■ Task to complete:
Reproduce, word for word, every line from the first one down to the line containing "# The origin", and nothing else.

■ Information supplied:
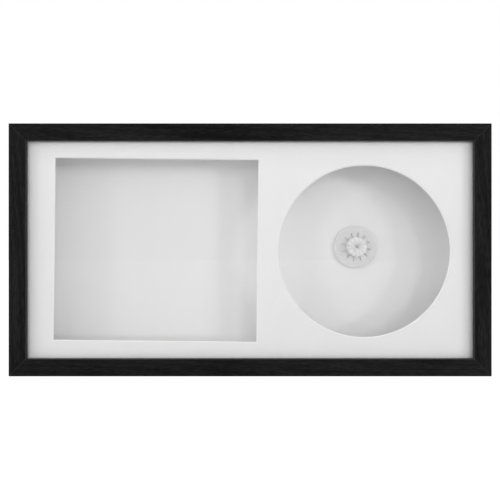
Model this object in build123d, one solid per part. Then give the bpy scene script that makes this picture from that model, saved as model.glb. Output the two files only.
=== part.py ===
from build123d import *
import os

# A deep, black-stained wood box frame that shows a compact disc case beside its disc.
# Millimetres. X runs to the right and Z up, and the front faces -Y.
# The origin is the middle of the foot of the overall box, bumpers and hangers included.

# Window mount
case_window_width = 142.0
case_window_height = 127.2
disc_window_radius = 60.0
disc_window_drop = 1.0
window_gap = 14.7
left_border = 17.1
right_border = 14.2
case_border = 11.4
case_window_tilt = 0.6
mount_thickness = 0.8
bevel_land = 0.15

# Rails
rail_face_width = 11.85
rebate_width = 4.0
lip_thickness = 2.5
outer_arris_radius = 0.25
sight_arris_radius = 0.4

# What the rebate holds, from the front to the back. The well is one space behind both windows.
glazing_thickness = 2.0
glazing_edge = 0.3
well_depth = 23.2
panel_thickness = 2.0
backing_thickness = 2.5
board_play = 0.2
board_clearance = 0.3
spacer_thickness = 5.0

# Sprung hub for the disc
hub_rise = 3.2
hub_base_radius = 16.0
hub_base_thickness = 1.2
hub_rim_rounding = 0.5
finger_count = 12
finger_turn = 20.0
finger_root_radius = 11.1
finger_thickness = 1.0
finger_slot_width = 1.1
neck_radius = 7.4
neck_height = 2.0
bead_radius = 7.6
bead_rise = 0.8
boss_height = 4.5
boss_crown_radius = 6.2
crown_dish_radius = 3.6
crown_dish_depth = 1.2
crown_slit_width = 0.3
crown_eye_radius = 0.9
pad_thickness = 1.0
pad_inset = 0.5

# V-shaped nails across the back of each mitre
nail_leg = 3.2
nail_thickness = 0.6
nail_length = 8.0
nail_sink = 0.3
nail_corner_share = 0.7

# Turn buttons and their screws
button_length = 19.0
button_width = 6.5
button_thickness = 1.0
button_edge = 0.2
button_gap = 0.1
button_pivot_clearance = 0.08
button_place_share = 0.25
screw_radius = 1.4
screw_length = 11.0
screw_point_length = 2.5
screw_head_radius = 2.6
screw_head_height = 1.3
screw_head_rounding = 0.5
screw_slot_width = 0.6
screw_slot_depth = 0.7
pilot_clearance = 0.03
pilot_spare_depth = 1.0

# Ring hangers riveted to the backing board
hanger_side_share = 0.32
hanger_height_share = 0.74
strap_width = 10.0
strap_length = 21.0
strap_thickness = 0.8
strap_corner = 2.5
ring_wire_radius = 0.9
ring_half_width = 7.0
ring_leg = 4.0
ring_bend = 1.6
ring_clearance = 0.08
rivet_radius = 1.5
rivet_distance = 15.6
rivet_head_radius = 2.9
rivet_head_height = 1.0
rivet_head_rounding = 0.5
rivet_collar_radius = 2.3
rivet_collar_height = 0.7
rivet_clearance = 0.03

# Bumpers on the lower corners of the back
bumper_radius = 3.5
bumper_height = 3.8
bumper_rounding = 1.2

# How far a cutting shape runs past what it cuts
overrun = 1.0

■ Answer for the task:
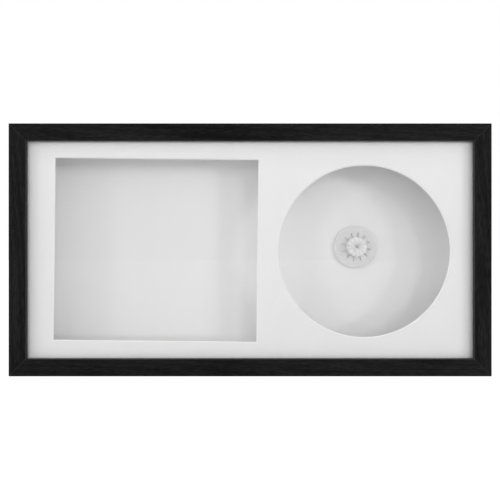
Model this object in build123d, one solid per part. Then give the bpy scene script that makes this picture from that model, saved as model.glb. Output the two files only.
=== part.py ===
from build123d import *
import os

# A deep, black-stained wood box frame that shows a compact disc case beside its disc.
# Millimetres. X runs to the right and Z up, and the front faces -Y.
# The origin is the middle of the foot of the overall box, bumpers and hangers included.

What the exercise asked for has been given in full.